TensorRT version: 8.5.2
I’m trying to utilize DLA in my deepstream application so compiled a DLA enabled TensorRT engine trtexec. When I compile the engine with DLA+IN8, I get meaningless results whilst DLA+FP16 or GPU+INT8 combinations working perfectly.
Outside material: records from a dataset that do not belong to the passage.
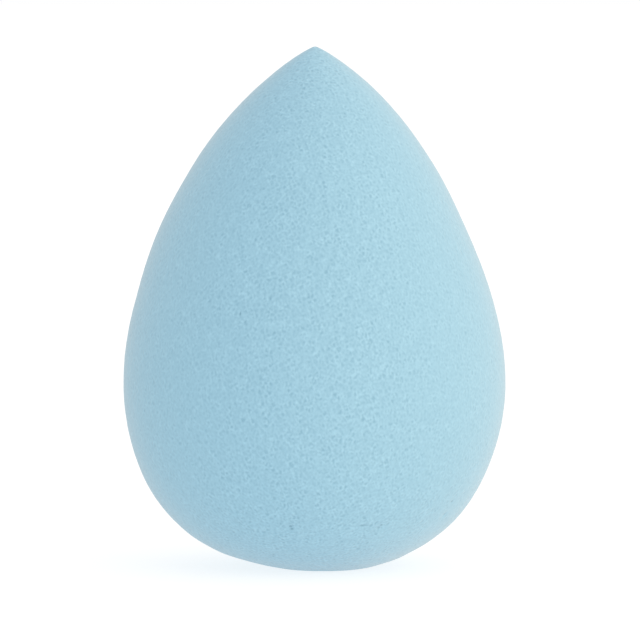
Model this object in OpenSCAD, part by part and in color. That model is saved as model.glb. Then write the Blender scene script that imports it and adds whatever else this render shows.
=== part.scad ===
// Makeup sponge: one teardrop of soft foam, with a blunt point at the top and a
// round belly low down. It stands upright on a small flat foot.
// The side is one unbroken line of arcs, each tangent to the next, turned about
// the upright axis. Lengths are in millimetres and angles in degrees.

/* [Overall size] */
// Height from the flat foot to the point
height = 60; // [50:0.5:76]
// Greatest width, across the belly
belly_w = 44; // [34:0.5:48]
// Height of the widest place above the foot
belly_z = 21; // [17:0.5:26]

/* [Ends] */
// Depth by which the round base is flat, where the sponge stands
foot_depth = 0.5; // [0.2:0.1:1.5]
// Radius of the rounded point
point_r = 1.5; // [0.5:0.1:4]

/* [Side above the belly] */
// How blunt the point is, from a straight-sided cone to a full dome
blunt_share = 0.47; // [0.3:0.01:0.7]
// Slope where the belly's curve ends, as a share of the side's mean slope
belly_turn_share = 0.49; // [0.3:0.01:0.7]
// Slope where the shoulder starts, as a share of what is left to turn
shoulder_turn_share = 0.17; // [0.05:0.01:0.4]
// Length of the long flank, as a share of the way from belly to point
flank_length_share = 0.47; // [0.3:0.01:0.6]

/* [Side below the belly] */
// Slope where the belly's curve ends, as a share of the side's mean slope
under_turn_share = 0.54; // [0.3:0.01:0.7]
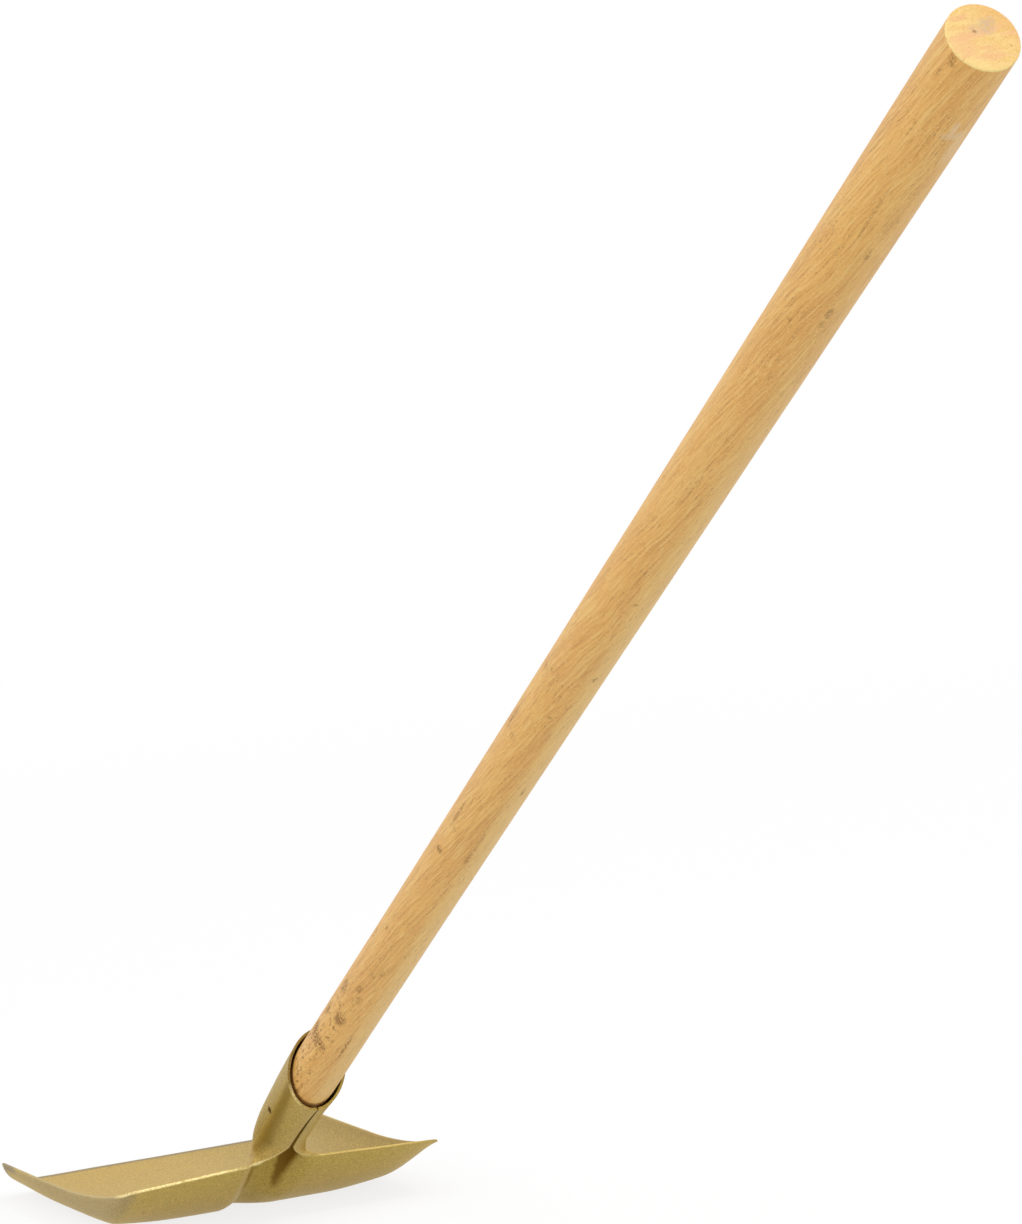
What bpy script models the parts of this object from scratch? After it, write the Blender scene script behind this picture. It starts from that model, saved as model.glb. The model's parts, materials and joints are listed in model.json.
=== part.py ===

If it’s fixed in next versions of TensorRT, I would still need a solution for this specific version.
To compile the engines:
GPU+INT8
trtexec --onnx=/workspace/engine-dev/yolov6n_bd_1088x1920.onnx \
--shapes=input:2x3x1088x1920 \
--saveEngine=model_gn.engine \
--exportProfile=model_gn.json \
--fp16 \
--int8 \
--calib=/workspace/engine-dev/yolov6n_bd_1088x1920.cache \
--useSpinWait \
--separateProfileRun > model_gn.log
DLA+INT8
trtexec --onnx=/workspace/engine-dev/yolov6n_bd_1088x1920.onnx \
--shapes=input:2x3x1088x1920 \
--saveEngine=model_gn.engine \
--exportProfile=model_gn.json \
--fp16 \
--int8 \
--calib=/workspace/engine-dev/yolov6n_bd_1088x1920.cache \
--useDLACore=0 \
--allowGPUFallback \
--useSpinWait \
--separateProfileRun > model_gn.log
DLA+FP16
trtexec --onnx=/workspace/engine-dev/yolov6n_bd_1088x1920.onnx \
--shapes=input:2x3x1088x1920 \
--saveEngine=model_gn.engine \
--exportProfile=model_gn.json \
--fp16 \
--useDLACore=0 \
--allowGPUFallback \
--useSpinWait \
--separateProfileRun > model_gn.log
Results I get:
GPU+INT8
DLA+INT8
DLA+FP16
Hi,
We want to reproduce this issue in our environment to check it further.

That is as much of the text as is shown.